REQUIRED WORK: Quote exactly the lines from the line containing "half = cavity_half()" to the line containing "obj.parent = None", both lines included, please, and nothing more.

LISTED RECORDS:

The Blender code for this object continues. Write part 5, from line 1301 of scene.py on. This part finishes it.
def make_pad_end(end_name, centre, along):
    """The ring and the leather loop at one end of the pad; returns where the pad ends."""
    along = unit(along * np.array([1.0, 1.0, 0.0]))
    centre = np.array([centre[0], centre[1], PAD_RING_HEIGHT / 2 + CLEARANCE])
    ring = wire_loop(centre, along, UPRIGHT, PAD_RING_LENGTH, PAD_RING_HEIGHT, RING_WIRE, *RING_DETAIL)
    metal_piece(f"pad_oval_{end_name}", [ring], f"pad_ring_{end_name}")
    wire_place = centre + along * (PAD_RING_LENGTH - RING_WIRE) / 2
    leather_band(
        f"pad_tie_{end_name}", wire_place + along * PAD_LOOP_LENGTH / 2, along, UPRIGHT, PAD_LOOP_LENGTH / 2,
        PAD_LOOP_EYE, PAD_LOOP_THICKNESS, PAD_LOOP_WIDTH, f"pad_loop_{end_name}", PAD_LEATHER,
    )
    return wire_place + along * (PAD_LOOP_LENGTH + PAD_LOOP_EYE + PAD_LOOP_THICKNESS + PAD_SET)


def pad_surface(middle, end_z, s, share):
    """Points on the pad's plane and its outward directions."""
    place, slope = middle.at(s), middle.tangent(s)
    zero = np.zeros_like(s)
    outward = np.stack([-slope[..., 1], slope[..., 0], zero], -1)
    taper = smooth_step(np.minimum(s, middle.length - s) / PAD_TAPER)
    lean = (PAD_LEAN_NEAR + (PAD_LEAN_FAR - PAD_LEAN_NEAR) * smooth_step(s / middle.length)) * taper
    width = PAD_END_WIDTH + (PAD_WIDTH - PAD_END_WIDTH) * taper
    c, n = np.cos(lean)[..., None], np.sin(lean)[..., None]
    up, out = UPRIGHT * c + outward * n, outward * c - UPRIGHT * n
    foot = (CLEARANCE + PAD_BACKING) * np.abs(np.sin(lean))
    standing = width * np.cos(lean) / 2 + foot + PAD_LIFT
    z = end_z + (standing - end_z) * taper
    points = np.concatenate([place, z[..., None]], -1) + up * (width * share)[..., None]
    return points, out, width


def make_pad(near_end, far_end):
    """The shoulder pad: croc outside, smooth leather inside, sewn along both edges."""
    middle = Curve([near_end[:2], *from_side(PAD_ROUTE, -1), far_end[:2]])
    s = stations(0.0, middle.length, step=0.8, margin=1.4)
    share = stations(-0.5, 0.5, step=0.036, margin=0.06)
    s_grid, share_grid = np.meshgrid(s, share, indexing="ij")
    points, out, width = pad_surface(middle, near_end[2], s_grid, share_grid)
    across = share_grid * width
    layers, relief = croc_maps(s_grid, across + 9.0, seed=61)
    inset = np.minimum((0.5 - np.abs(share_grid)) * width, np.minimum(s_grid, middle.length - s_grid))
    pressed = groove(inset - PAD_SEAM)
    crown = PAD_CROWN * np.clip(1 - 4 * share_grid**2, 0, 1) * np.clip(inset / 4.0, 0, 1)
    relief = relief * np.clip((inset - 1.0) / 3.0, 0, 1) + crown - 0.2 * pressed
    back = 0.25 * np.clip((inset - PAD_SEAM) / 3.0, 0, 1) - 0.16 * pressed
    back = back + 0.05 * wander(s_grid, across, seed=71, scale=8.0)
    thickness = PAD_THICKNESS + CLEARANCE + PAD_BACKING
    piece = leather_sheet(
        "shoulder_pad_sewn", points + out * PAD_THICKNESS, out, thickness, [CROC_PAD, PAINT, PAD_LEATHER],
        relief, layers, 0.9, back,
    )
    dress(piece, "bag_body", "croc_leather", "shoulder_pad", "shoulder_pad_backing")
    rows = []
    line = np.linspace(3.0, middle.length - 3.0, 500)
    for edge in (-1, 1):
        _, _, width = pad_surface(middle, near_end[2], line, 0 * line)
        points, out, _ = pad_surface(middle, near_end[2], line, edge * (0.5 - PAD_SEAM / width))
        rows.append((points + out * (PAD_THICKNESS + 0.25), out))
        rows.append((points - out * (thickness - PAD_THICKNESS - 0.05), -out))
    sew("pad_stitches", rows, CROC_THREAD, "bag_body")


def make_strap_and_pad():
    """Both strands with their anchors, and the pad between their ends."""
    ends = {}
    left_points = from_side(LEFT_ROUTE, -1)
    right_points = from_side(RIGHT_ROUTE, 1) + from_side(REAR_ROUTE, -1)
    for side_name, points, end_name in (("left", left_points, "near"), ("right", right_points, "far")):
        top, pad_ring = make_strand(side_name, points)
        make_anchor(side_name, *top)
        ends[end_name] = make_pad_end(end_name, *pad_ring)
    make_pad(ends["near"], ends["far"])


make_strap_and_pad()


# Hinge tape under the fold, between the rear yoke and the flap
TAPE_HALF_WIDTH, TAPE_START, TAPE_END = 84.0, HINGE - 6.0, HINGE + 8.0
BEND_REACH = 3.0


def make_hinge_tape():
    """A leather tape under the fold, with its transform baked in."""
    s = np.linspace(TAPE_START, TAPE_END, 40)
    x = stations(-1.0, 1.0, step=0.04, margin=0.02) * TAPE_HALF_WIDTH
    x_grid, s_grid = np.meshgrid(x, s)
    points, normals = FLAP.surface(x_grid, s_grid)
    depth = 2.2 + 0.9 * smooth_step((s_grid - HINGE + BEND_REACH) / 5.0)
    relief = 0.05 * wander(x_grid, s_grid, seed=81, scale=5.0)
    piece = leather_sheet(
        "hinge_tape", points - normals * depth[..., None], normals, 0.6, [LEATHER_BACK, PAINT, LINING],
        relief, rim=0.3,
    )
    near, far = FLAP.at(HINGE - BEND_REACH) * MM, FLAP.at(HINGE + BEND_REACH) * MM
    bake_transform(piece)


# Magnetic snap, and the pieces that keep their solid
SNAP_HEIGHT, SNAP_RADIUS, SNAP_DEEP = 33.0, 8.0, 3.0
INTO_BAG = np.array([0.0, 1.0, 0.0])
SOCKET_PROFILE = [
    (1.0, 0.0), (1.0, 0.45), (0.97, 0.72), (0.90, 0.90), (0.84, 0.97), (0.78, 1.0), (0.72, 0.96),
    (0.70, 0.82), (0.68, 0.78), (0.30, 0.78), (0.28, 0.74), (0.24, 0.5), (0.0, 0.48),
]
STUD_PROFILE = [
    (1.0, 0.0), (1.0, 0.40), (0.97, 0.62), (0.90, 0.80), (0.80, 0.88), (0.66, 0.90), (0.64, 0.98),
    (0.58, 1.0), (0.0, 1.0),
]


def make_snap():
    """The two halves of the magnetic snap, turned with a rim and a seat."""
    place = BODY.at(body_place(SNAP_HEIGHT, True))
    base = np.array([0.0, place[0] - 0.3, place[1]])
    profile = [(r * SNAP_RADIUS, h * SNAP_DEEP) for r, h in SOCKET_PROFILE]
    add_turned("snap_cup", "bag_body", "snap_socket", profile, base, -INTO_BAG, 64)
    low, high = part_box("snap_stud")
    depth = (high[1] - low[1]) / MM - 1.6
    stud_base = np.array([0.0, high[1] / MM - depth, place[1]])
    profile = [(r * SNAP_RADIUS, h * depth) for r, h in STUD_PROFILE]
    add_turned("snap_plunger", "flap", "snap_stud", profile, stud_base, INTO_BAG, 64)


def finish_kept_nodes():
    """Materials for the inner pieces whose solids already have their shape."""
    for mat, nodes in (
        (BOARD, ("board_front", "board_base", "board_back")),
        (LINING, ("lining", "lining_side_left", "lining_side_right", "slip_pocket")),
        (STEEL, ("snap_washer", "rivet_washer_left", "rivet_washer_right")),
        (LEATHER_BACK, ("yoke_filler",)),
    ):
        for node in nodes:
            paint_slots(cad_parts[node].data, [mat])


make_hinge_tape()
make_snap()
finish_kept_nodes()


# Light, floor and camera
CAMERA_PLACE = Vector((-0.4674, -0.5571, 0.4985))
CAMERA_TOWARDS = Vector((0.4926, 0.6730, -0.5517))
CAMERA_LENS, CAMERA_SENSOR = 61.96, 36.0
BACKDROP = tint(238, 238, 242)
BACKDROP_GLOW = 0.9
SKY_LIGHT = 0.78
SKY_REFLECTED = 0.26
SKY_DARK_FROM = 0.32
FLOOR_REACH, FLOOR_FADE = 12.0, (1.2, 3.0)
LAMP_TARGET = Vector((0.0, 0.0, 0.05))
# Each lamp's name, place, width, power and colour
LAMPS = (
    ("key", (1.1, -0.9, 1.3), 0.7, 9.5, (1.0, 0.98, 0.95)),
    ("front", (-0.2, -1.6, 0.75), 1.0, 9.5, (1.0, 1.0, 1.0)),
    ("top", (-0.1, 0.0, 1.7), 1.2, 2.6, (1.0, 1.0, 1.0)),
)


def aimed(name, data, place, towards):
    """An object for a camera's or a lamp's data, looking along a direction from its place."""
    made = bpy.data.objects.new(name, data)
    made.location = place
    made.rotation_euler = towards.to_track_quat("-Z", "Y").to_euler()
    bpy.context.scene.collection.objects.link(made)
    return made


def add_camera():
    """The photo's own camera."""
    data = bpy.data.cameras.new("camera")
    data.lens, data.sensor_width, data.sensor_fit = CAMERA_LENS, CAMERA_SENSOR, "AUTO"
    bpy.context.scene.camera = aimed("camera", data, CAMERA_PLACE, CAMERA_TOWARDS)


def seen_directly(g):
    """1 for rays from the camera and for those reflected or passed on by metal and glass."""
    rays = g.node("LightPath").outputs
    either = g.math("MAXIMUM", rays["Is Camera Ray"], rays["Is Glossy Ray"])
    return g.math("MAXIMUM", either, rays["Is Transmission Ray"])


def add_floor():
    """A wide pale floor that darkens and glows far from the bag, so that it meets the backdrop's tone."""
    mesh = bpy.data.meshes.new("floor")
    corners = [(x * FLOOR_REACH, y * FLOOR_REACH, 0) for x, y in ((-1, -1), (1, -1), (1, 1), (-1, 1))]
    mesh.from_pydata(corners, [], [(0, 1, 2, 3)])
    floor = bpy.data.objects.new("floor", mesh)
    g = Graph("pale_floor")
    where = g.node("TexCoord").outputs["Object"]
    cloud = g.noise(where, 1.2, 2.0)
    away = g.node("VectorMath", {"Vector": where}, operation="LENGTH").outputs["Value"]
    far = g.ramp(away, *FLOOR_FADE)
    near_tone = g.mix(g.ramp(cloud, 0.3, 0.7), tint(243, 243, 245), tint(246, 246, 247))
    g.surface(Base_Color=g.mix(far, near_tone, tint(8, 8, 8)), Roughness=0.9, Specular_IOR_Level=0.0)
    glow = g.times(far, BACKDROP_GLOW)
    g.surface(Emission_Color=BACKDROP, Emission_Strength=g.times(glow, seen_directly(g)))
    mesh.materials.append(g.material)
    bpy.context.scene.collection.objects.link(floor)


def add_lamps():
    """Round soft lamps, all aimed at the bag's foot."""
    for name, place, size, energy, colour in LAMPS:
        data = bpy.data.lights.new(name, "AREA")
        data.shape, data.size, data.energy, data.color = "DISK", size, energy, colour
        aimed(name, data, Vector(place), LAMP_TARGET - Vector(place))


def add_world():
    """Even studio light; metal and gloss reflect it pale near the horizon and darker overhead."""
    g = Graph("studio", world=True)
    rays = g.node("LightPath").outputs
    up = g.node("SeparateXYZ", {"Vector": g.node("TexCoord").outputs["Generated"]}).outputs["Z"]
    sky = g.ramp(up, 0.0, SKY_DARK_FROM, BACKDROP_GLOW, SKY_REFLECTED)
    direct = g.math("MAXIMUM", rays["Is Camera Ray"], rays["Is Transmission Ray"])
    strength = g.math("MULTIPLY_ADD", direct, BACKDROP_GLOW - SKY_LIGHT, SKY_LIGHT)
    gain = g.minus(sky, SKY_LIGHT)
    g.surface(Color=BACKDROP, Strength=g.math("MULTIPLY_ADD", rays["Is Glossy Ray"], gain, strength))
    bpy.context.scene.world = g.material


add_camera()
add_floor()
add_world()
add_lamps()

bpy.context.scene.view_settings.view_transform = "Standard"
* * *
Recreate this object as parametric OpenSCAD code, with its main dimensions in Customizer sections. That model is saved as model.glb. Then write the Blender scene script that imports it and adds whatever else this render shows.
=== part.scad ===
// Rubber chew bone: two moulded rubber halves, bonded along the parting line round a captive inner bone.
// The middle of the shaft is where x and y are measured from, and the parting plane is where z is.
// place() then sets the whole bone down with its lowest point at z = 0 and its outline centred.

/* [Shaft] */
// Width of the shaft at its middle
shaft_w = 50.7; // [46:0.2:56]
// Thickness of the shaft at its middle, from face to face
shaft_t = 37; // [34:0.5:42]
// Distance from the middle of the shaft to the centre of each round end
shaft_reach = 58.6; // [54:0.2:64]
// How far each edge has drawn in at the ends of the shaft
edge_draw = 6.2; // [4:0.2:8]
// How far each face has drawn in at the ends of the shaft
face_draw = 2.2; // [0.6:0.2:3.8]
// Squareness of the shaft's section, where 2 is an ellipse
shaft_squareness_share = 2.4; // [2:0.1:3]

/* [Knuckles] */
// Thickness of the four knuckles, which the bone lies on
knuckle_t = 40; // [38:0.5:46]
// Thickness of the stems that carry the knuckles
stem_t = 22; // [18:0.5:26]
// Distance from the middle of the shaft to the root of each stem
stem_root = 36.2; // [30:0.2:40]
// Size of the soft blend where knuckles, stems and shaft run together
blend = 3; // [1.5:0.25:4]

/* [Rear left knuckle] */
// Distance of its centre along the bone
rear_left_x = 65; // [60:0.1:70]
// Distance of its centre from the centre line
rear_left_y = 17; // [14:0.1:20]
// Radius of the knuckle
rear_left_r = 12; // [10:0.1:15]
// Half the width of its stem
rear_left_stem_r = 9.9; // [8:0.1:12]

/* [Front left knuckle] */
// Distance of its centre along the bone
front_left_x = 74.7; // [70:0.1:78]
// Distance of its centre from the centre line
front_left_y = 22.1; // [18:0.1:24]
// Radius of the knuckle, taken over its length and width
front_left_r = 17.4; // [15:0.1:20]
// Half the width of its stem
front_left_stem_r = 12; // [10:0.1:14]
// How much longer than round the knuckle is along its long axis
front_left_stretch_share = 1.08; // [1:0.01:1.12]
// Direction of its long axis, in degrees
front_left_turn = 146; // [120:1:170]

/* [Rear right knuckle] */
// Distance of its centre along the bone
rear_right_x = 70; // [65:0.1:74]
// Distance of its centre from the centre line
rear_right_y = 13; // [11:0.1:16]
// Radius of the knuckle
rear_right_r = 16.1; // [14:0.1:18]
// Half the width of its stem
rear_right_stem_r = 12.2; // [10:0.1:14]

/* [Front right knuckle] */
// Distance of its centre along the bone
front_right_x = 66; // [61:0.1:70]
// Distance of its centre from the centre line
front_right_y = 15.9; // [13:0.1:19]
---
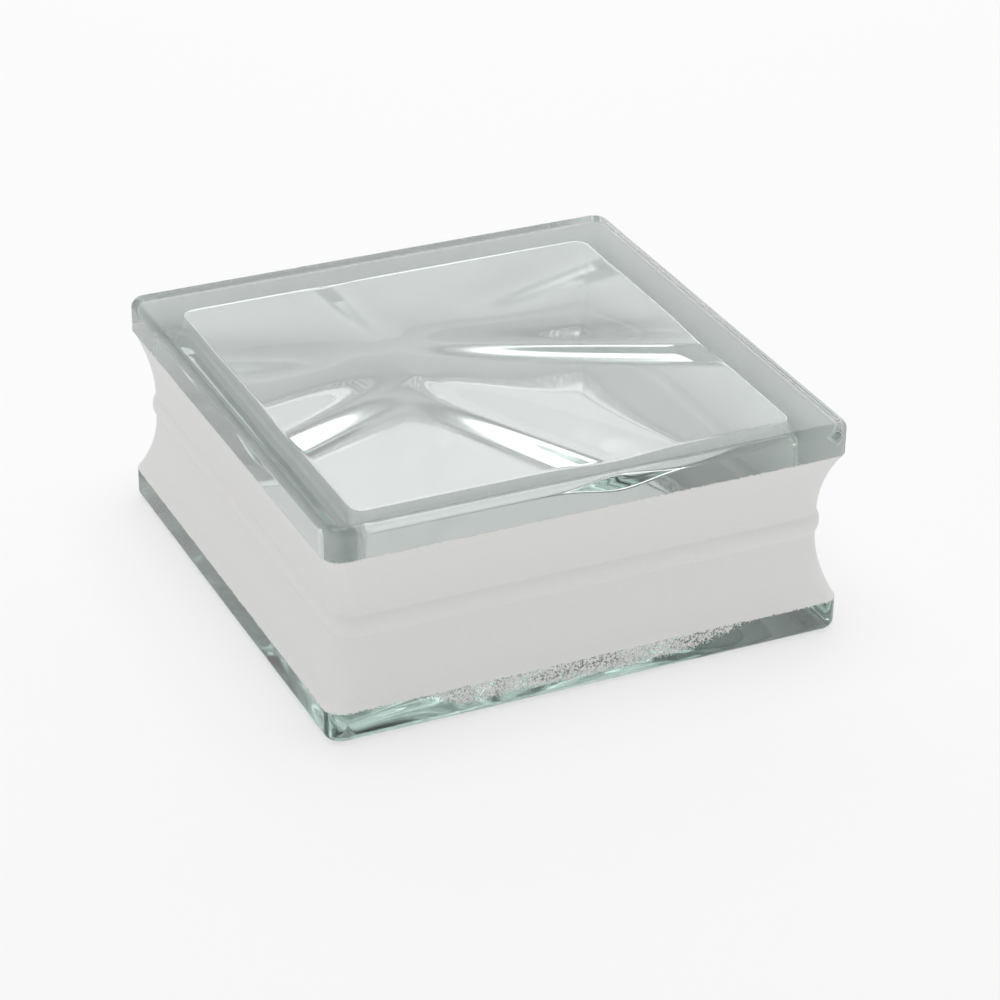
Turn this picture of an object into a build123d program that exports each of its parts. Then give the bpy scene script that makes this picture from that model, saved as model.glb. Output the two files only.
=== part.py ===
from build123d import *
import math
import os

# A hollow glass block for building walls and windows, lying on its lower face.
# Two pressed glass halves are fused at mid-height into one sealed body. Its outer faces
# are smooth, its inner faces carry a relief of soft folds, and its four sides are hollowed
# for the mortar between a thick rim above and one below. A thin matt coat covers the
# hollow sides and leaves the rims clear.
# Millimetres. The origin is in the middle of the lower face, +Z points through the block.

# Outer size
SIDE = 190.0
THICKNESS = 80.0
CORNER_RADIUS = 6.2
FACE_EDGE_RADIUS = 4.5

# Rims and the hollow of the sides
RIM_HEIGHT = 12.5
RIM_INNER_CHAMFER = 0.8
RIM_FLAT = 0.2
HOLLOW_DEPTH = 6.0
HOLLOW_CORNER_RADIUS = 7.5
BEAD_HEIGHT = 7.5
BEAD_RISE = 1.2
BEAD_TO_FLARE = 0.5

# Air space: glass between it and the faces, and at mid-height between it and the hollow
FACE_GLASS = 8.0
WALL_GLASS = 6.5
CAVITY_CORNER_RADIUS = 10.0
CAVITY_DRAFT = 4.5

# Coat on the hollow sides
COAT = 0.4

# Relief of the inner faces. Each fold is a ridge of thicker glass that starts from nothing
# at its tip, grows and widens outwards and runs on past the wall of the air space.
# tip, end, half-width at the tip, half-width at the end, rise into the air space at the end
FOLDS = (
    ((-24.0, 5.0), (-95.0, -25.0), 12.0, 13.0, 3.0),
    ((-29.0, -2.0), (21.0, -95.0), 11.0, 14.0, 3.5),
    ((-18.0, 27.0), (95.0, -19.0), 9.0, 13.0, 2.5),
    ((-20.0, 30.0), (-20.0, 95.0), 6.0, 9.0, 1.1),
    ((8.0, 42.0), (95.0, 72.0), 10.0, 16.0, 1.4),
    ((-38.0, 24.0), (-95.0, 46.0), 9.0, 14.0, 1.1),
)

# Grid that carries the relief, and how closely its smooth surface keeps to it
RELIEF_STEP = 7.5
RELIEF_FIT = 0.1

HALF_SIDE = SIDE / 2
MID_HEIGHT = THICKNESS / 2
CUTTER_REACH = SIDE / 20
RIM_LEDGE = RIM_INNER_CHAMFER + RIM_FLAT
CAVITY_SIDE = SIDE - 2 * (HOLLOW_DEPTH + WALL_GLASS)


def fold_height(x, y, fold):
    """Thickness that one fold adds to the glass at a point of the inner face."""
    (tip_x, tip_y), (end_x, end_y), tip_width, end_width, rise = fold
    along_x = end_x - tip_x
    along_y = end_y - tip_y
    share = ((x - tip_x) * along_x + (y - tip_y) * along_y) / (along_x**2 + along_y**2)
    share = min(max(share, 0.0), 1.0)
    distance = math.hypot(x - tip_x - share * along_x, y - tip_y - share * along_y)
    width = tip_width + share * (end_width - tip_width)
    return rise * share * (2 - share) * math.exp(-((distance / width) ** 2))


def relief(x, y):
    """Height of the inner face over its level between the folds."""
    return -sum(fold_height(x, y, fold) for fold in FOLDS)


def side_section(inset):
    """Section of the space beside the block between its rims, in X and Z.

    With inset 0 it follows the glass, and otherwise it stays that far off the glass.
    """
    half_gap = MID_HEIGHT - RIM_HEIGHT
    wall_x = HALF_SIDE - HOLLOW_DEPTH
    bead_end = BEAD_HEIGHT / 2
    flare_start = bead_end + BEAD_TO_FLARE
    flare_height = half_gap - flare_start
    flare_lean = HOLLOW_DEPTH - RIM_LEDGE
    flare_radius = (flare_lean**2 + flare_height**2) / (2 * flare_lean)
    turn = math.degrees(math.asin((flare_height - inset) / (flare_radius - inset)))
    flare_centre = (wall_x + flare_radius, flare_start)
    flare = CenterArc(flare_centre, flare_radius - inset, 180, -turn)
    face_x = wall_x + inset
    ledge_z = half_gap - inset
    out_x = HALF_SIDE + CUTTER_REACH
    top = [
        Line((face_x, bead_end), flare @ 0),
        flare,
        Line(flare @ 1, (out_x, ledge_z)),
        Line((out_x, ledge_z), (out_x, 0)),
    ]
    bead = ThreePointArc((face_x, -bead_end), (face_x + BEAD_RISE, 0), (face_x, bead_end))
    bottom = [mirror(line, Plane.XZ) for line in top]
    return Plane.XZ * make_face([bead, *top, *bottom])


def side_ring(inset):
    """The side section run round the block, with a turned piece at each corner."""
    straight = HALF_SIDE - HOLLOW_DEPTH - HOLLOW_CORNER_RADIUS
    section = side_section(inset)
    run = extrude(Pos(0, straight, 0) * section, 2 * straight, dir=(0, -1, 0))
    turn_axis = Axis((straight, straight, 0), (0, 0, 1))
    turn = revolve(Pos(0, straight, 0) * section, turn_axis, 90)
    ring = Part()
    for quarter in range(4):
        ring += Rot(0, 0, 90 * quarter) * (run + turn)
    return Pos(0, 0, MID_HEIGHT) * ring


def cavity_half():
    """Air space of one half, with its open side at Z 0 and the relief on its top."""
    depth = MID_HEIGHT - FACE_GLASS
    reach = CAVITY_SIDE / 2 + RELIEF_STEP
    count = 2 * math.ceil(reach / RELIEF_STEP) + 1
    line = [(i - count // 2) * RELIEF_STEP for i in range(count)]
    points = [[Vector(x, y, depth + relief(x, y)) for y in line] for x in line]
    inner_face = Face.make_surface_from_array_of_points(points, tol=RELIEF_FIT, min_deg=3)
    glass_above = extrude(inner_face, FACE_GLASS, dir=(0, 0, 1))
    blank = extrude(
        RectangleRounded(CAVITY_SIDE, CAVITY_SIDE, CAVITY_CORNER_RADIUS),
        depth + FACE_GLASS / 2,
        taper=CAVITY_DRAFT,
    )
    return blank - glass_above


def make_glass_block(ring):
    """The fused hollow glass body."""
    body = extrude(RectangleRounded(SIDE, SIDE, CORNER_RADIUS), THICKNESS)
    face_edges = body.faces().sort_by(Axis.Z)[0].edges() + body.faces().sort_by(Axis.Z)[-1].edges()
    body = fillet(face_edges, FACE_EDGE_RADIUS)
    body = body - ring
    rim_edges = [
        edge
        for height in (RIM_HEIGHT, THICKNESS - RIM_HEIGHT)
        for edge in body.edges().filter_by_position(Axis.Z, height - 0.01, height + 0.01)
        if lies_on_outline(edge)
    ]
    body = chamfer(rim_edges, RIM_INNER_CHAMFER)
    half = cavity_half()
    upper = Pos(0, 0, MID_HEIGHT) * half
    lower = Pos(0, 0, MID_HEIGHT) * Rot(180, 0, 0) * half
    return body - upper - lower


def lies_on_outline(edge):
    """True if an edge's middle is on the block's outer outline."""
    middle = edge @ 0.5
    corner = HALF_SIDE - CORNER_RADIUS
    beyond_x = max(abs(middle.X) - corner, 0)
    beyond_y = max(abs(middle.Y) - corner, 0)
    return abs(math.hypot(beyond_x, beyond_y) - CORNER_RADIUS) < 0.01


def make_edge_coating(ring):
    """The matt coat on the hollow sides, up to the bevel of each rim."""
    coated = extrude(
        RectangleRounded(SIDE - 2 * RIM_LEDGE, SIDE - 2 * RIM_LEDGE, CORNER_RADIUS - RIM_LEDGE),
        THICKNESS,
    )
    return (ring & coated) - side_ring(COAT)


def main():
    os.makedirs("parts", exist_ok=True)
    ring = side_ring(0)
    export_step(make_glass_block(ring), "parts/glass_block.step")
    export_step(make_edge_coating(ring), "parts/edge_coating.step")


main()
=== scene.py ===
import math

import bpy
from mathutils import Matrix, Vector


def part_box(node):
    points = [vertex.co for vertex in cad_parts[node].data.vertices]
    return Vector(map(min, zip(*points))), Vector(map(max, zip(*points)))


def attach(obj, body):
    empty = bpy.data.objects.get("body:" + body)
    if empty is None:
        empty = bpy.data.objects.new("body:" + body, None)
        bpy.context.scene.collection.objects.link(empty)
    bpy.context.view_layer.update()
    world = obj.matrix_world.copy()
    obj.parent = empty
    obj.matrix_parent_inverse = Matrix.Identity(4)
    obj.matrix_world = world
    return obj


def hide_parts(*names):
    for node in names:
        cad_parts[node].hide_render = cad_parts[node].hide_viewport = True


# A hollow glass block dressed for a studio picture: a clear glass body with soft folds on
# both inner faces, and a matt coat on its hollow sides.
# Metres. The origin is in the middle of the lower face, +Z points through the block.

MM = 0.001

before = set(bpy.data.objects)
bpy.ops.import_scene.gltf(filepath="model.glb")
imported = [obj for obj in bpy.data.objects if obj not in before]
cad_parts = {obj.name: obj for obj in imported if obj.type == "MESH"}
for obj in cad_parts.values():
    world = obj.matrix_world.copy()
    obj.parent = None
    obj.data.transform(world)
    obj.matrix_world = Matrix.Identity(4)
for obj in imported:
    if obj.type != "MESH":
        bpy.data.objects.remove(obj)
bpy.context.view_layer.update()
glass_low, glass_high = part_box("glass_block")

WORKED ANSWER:
    half = cavity_half()
    upper = Pos(0, 0, MID_HEIGHT) * half
    lower = Pos(0, 0, MID_HEIGHT) * Rot(180, 0, 0) * half
    return body - upper - lower


def lies_on_outline(edge):
    """True if an edge's middle is on the block's outer outline."""
    middle = edge @ 0.5
    corner = HALF_SIDE - CORNER_RADIUS
    beyond_x = max(abs(middle.X) - corner, 0)
    beyond_y = max(abs(middle.Y) - corner, 0)
    return abs(math.hypot(beyond_x, beyond_y) - CORNER_RADIUS) < 0.01


def make_edge_coating(ring):
    """The matt coat on the hollow sides, up to the bevel of each rim."""
    coated = extrude(
        RectangleRounded(SIDE - 2 * RIM_LEDGE, SIDE - 2 * RIM_LEDGE, CORNER_RADIUS - RIM_LEDGE),
        THICKNESS,
    )
    return (ring & coated) - side_ring(COAT)


def main():
    os.makedirs("parts", exist_ok=True)
    ring = side_ring(0)
    export_step(make_glass_block(ring), "parts/glass_block.step")
    export_step(make_edge_coating(ring), "parts/edge_coating.step")


main()
=== scene.py ===
import math

import bpy
from mathutils import Matrix, Vector


def part_box(node):
    points = [vertex.co for vertex in cad_parts[node].data.vertices]
    return Vector(map(min, zip(*points))), Vector(map(max, zip(*points)))


def attach(obj, body):
    empty = bpy.data.objects.get("body:" + body)
    if empty is None:
        empty = bpy.data.objects.new("body:" + body, None)
        bpy.context.scene.collection.objects.link(empty)
    bpy.context.view_layer.update()
    world = obj.matrix_world.copy()
    obj.parent = empty
    obj.matrix_parent_inverse = Matrix.Identity(4)
    obj.matrix_world = world
    return obj


def hide_parts(*names):
    for node in names:
        cad_parts[node].hide_render = cad_parts[node].hide_viewport = True


# A hollow glass block dressed for a studio picture: a clear glass body with soft folds on
# both inner faces, and a matt coat on its hollow sides.
# Metres. The origin is in the middle of the lower face, +Z points through the block.

MM = 0.001

before = set(bpy.data.objects)
bpy.ops.import_scene.gltf(filepath="model.glb")
imported = [obj for obj in bpy.data.objects if obj not in before]
cad_parts = {obj.name: obj for obj in imported if obj.type == "MESH"}
for obj in cad_parts.values():
    world = obj.matrix_world.copy()
    obj.parent = None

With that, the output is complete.